Furino era un calciatore della Juventus, non era elegante come Bettega né geometrico, nei passaggi, come Capello. Non era leggendario come Zoff, né bello come Cabrini, e neanche arcigno come Gentile. Non era poi alto e biondo come Morini, non urlava come Tardelli, e non aveva l'eleganza di Scirea. Poi, neanche segnava, come faceva invece Cuccureddu.
Si faceva un culo per tutti e mai la gioia di un gol, non era il suo mestiere.
Quando quasi tutti i suoi compagni erano convocati in nazionale, lui era quasi il solo che non lo era e rimaneva ad allenarsi da solo o con i ragazzini.
La vita da mediano! Certo a Oriali, come canta Ligabue, lo portò ad anche a essere un campione del mondo. Lui no!

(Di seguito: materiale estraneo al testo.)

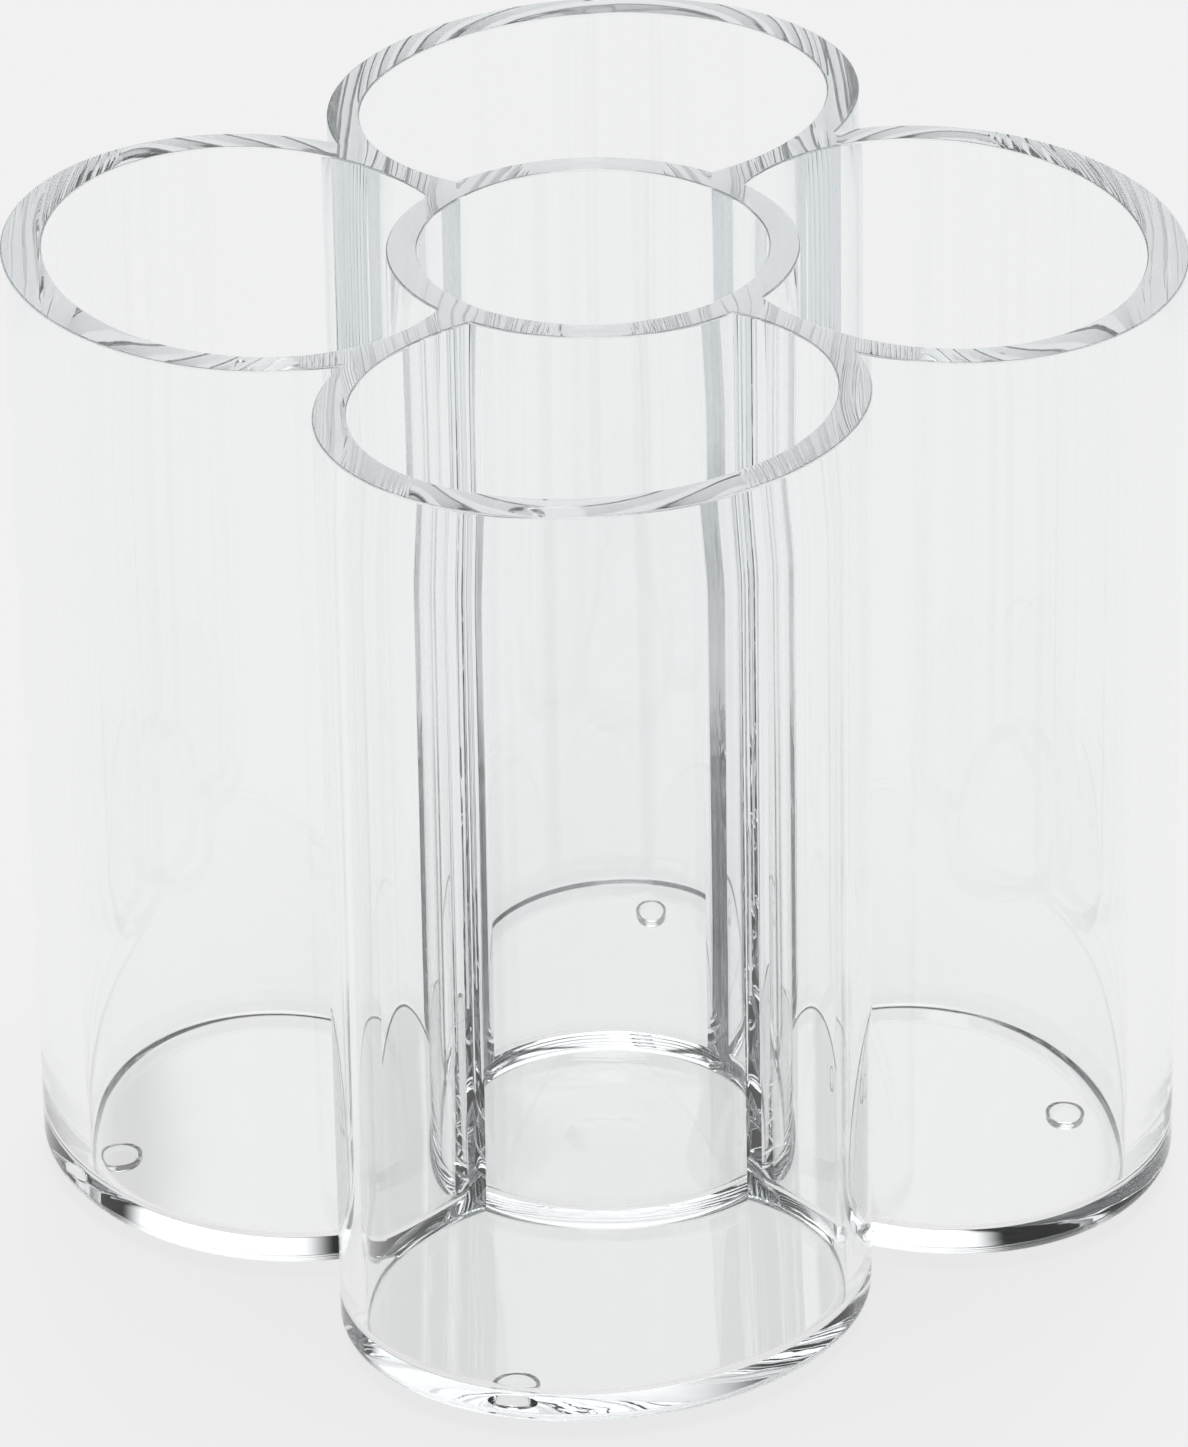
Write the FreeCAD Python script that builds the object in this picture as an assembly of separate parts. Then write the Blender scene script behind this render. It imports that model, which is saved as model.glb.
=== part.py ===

Era il meno considerato in una squadra di campioni. E lui campione non lo era.
Era il più sporco alla fine delle partite, i pantaloncini subito macchiati di verde o di fango, i pochi capelli subito sconvolti dalla corsa incessante e la maglietta in disordine.
Una volta, però, accade l'imponderabile. Riuscì a segnare!
E allora le sue fatiche furono premiate in un modo "che era follia sperar". Ed anche lui ebbe la gioia di essere protagonista, e non un semplice portatore di acqua per la gloria altrui...
E si accorse, quel giorno, di non avere un modo di esultare, ognuno ha il suo; lui si trovò impreparato come non lo era in campo.
Non aveva messaggi da mandare sotto la maglietta, non usava al tempo, e poi il messaggio sarebbe stato troppo vecchio, avrebbe dovuto aspettare anni.
Capita di non essere preparati a esultare, così lui lo fece girando felice per il campo, agitando le mani in modo incerto, mettendosele davanti alla faccia, insomma un po' di tutto quello che aveva visto fare agli altri.
Era lui di solito ad abbracciare i compagni goleador, quella volta lo cercarono loro!